-- Record extracts start --

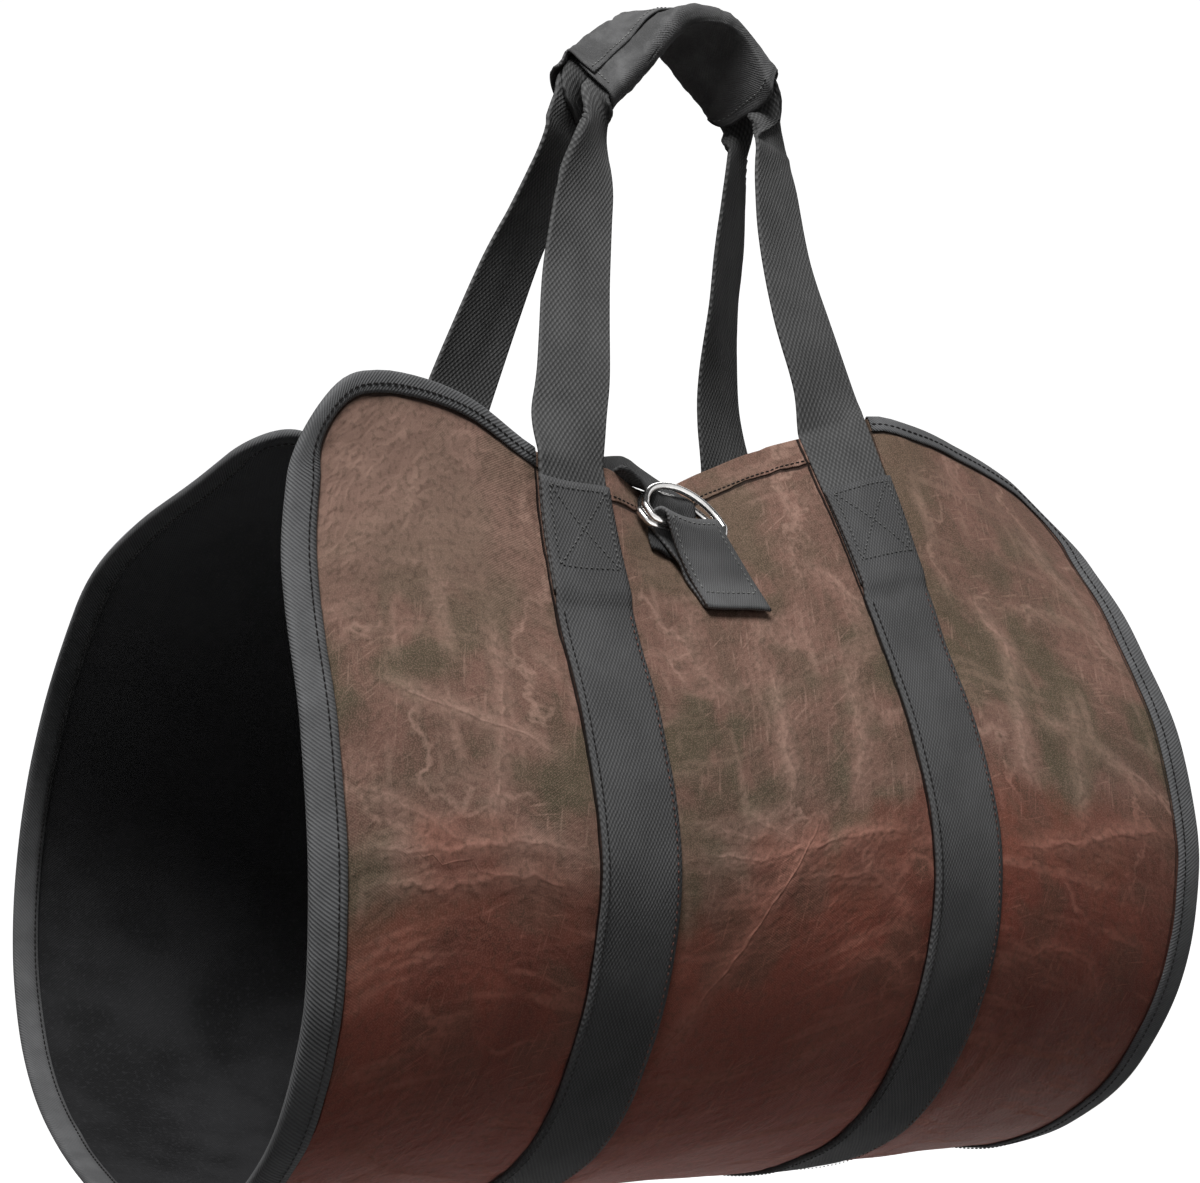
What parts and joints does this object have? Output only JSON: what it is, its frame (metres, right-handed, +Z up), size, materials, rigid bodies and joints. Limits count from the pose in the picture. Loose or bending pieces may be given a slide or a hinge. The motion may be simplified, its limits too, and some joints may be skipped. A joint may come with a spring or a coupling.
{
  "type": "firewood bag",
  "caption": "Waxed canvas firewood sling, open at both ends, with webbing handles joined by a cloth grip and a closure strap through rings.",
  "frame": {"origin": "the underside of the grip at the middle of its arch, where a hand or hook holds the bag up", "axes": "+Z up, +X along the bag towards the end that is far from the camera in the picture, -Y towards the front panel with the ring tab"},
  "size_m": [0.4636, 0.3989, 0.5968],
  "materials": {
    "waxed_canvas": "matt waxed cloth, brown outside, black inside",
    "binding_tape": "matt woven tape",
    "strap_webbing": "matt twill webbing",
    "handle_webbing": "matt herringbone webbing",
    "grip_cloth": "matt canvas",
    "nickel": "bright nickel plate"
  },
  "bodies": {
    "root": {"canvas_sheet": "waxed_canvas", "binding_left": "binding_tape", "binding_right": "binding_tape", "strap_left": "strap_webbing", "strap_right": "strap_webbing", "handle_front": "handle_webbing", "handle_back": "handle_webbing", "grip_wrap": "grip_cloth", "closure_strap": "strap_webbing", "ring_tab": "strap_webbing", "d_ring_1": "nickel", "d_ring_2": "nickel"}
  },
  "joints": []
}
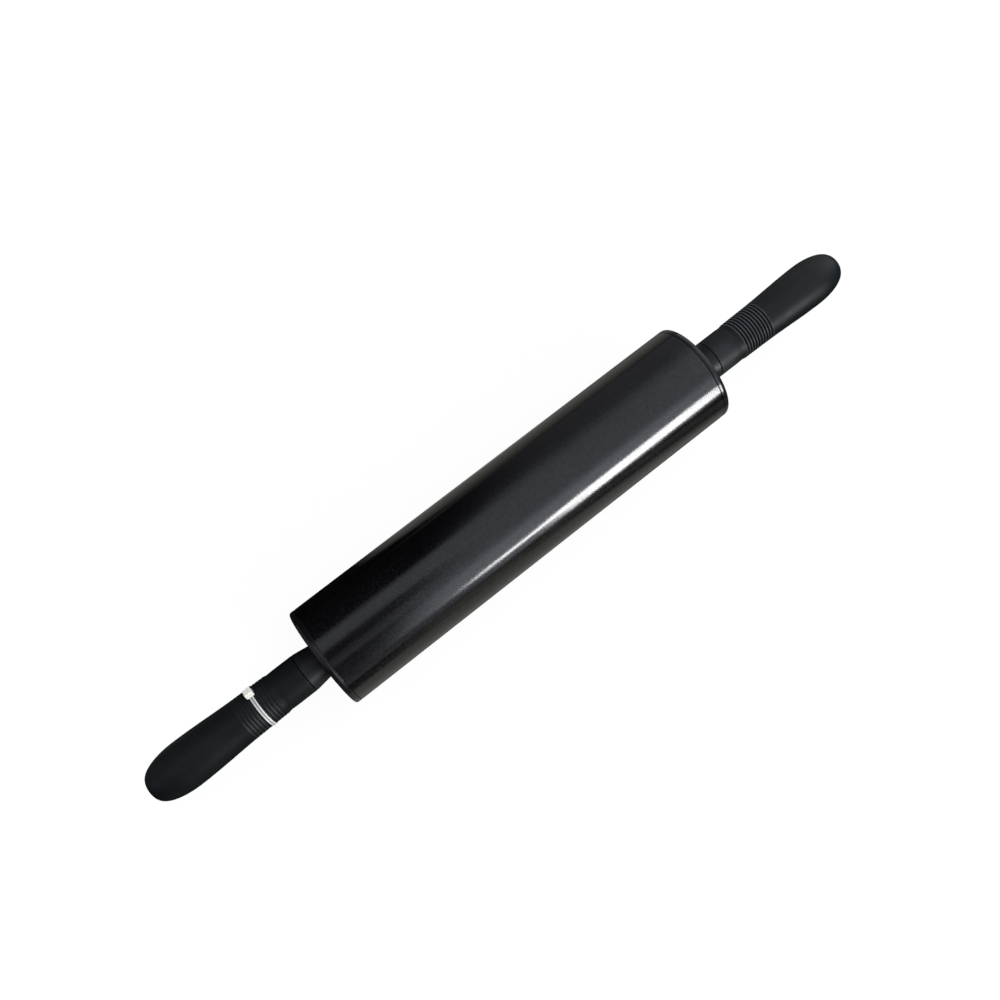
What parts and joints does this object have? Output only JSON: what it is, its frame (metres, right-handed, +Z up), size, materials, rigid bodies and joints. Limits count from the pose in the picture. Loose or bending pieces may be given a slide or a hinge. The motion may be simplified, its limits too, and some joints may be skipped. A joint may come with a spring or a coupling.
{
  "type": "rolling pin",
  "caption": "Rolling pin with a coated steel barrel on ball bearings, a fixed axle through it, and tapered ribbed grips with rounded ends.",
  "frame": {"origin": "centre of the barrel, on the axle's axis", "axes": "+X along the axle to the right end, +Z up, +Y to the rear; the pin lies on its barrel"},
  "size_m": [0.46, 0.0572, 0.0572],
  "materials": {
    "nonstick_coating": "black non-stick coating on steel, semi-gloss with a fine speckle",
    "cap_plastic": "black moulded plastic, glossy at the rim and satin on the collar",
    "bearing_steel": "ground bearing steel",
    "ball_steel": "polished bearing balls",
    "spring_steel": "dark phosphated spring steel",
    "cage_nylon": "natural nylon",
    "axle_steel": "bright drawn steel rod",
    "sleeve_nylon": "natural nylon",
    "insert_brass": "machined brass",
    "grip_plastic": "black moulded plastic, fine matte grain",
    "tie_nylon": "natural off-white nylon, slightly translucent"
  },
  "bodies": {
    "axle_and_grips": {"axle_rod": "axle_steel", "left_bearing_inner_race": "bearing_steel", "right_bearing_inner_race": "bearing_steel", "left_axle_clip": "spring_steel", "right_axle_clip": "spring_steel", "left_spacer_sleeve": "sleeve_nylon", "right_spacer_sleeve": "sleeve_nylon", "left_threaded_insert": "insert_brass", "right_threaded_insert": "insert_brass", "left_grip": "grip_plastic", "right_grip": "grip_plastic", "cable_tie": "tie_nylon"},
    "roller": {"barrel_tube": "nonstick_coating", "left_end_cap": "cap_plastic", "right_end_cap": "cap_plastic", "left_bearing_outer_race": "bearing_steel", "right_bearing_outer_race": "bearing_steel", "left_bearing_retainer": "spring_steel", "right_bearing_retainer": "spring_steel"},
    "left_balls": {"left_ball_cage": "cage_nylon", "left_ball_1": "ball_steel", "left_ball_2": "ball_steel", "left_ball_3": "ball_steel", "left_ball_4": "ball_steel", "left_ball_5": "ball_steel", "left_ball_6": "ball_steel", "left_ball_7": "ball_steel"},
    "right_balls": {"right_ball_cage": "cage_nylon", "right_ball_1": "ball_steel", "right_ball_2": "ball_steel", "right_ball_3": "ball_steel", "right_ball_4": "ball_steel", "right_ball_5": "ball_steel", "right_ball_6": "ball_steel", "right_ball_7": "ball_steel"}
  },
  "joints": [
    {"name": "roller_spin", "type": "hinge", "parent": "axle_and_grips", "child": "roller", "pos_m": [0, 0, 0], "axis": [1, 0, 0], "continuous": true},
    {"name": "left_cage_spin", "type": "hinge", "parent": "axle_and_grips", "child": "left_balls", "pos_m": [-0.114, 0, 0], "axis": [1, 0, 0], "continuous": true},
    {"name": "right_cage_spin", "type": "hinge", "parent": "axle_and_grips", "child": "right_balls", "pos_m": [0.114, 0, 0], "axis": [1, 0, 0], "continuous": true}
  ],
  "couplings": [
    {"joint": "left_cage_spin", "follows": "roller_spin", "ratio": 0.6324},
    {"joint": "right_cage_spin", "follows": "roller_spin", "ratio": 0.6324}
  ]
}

-- Record extracts end --

Directive: Restate every line of the data word for word.

Answer for the task:
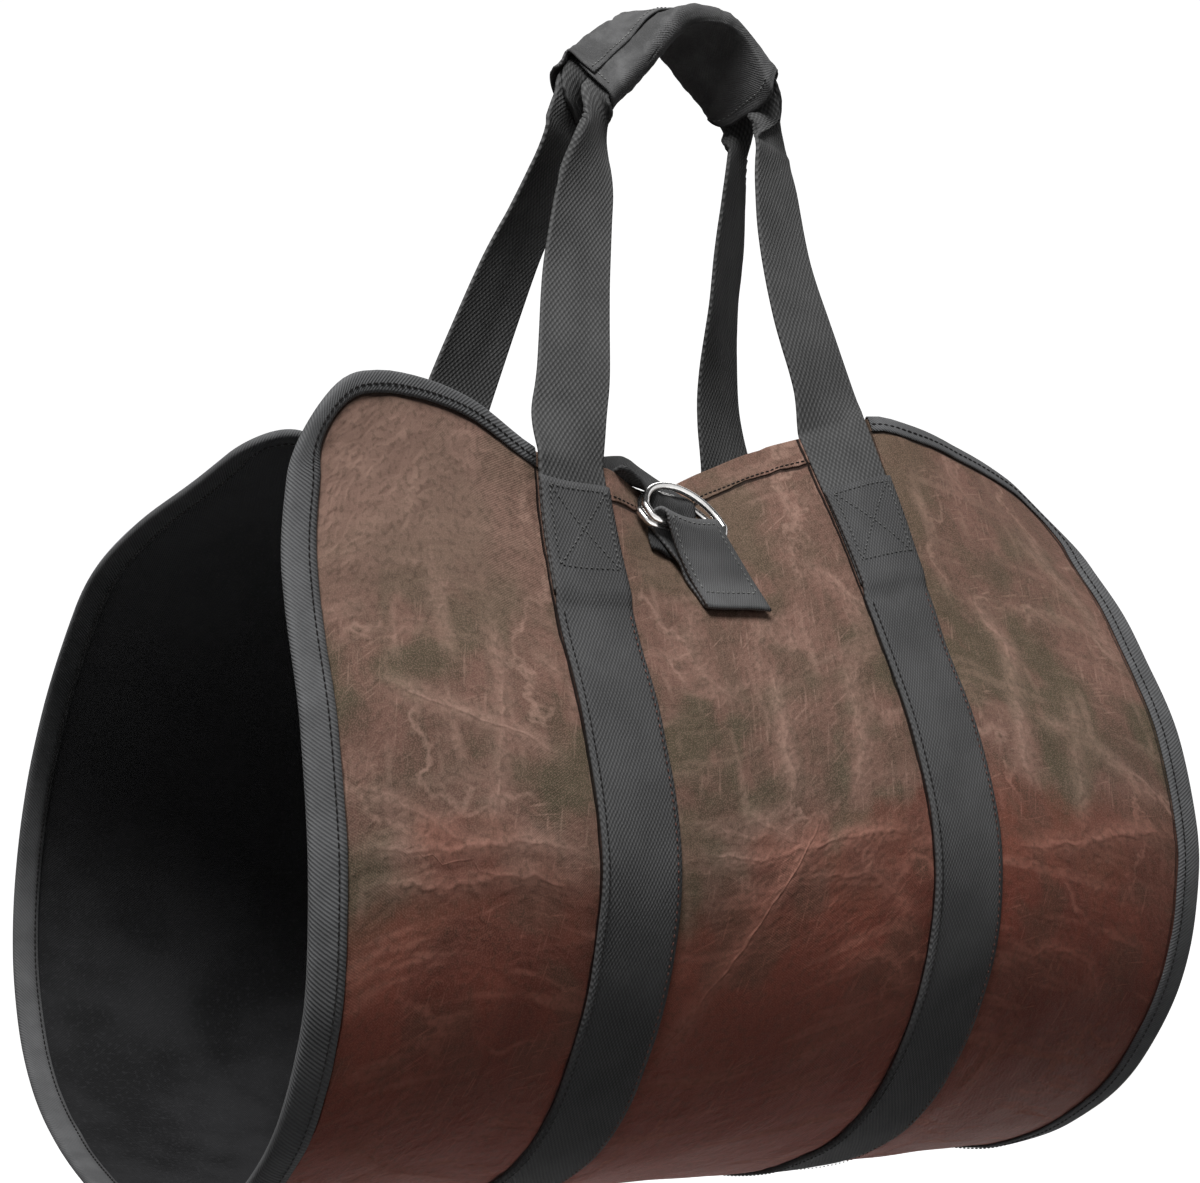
What parts and joints does this object have? Output only JSON: what it is, its frame (metres, right-handed, +Z up), size, materials, rigid bodies and joints. Limits count from the pose in the picture. Loose or bending pieces may be given a slide or a hinge. The motion may be simplified, its limits too, and some joints may be skipped. A joint may come with a spring or a coupling.
{
  "type": "firewood bag",
  "caption": "Waxed canvas firewood sling, open at both ends, with webbing handles joined by a cloth grip and a closure strap through rings.",
  "frame": {"origin": "the underside of the grip at the middle of its arch, where a hand or hook holds the bag up", "axes": "+Z up, +X along the bag towards the end that is far from the camera in the picture, -Y towards the front panel with the ring tab"},
  "size_m": [0.4636, 0.3989, 0.5968],
  "materials": {
    "waxed_canvas": "matt waxed cloth, brown outside, black inside",
    "binding_tape": "matt woven tape",
    "strap_webbing": "matt twill webbing",
    "handle_webbing": "matt herringbone webbing",
    "grip_cloth": "matt canvas",
    "nickel": "bright nickel plate"
  },
  "bodies": {
    "root": {"canvas_sheet": "waxed_canvas", "binding_left": "binding_tape", "binding_right": "binding_tape", "strap_left": "strap_webbing", "strap_right": "strap_webbing", "handle_front": "handle_webbing", "handle_back": "handle_webbing", "grip_wrap": "grip_cloth", "closure_strap": "strap_webbing", "ring_tab": "strap_webbing", "d_ring_1": "nickel", "d_ring_2": "nickel"}
  },
  "joints": []
}
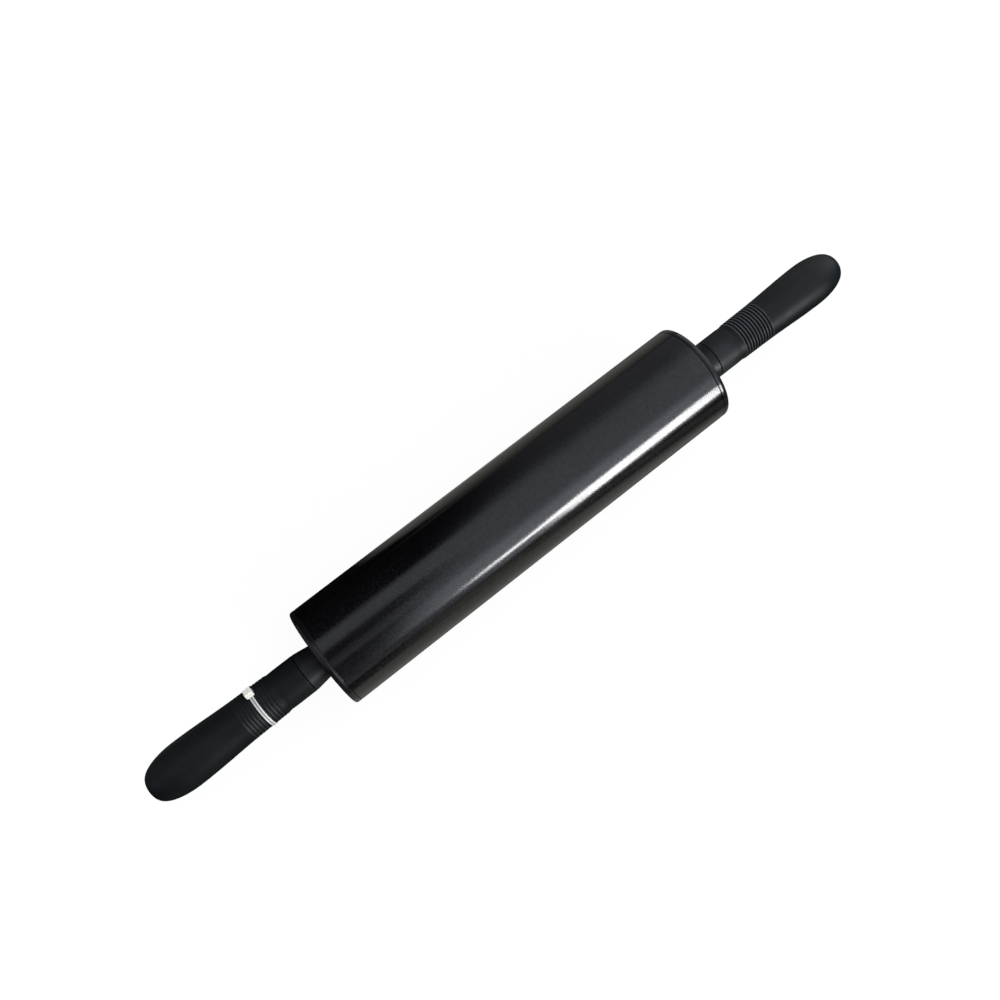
What parts and joints does this object have? Output only JSON: what it is, its frame (metres, right-handed, +Z up), size, materials, rigid bodies and joints. Limits count from the pose in the picture. Loose or bending pieces may be given a slide or a hinge. The motion may be simplified, its limits too, and some joints may be skipped. A joint may come with a spring or a coupling.
{
  "type": "rolling pin",
  "caption": "Rolling pin with a coated steel barrel on ball bearings, a fixed axle through it, and tapered ribbed grips with rounded ends.",
  "frame": {"origin": "centre of the barrel, on the axle's axis", "axes": "+X along the axle to the right end, +Z up, +Y to the rear; the pin lies on its barrel"},
  "size_m": [0.46, 0.0572, 0.0572],
  "materials": {
    "nonstick_coating": "black non-stick coating on steel, semi-gloss with a fine speckle",
    "cap_plastic": "black moulded plastic, glossy at the rim and satin on the collar",
    "bearing_steel": "ground bearing steel",
    "ball_steel": "polished bearing balls",
    "spring_steel": "dark phosphated spring steel",
    "cage_nylon": "natural nylon",
    "axle_steel": "bright drawn steel rod",
    "sleeve_nylon": "natural nylon",
    "insert_brass": "machined brass",
    "grip_plastic": "black moulded plastic, fine matte grain",
    "tie_nylon": "natural off-white nylon, slightly translucent"
  },
  "bodies": {
    "axle_and_grips": {"axle_rod": "axle_steel", "left_bearing_inner_race": "bearing_steel", "right_bearing_inner_race": "bearing_steel", "left_axle_clip": "spring_steel", "right_axle_clip": "spring_steel", "left_spacer_sleeve": "sleeve_nylon", "right_spacer_sleeve": "sleeve_nylon", "left_threaded_insert": "insert_brass", "right_threaded_insert": "insert_brass", "left_grip": "grip_plastic", "right_grip": "grip_plastic", "cable_tie": "tie_nylon"},
    "roller": {"barrel_tube": "nonstick_coating", "left_end_cap": "cap_plastic", "right_end_cap": "cap_plastic", "left_bearing_outer_race": "bearing_steel", "right_bearing_outer_race": "bearing_steel", "left_bearing_retainer": "spring_steel", "right_bearing_retainer": "spring_steel"},
    "left_balls": {"left_ball_cage": "cage_nylon", "left_ball_1": "ball_steel", "left_ball_2": "ball_steel", "left_ball_3": "ball_steel", "left_ball_4": "ball_steel", "left_ball_5": "ball_steel", "left_ball_6": "ball_steel", "left_ball_7": "ball_steel"},
    "right_balls": {"right_ball_cage": "cage_nylon", "right_ball_1": "ball_steel", "right_ball_2": "ball_steel", "right_ball_3": "ball_steel", "right_ball_4": "ball_steel", "right_ball_5": "ball_steel", "right_ball_6": "ball_steel", "right_ball_7": "ball_steel"}
  },
  "joints": [
    {"name": "roller_spin", "type": "hinge", "parent": "axle_and_grips", "child": "roller", "pos_m": [0, 0, 0], "axis": [1, 0, 0], "continuous": true},
    {"name": "left_cage_spin", "type": "hinge", "parent": "axle_and_grips", "child": "left_balls", "pos_m": [-0.114, 0, 0], "axis": [1, 0, 0], "continuous": true},
    {"name": "right_cage_spin", "type": "hinge", "parent": "axle_and_grips", "child": "right_balls", "pos_m": [0.114, 0, 0], "axis": [1, 0, 0], "continuous": true}
  ],
  "couplings": [
    {"joint": "left_cage_spin", "follows": "roller_spin", "ratio": 0.6324},
    {"joint": "right_cage_spin", "follows": "roller_spin", "ratio": 0.6324}
  ]
}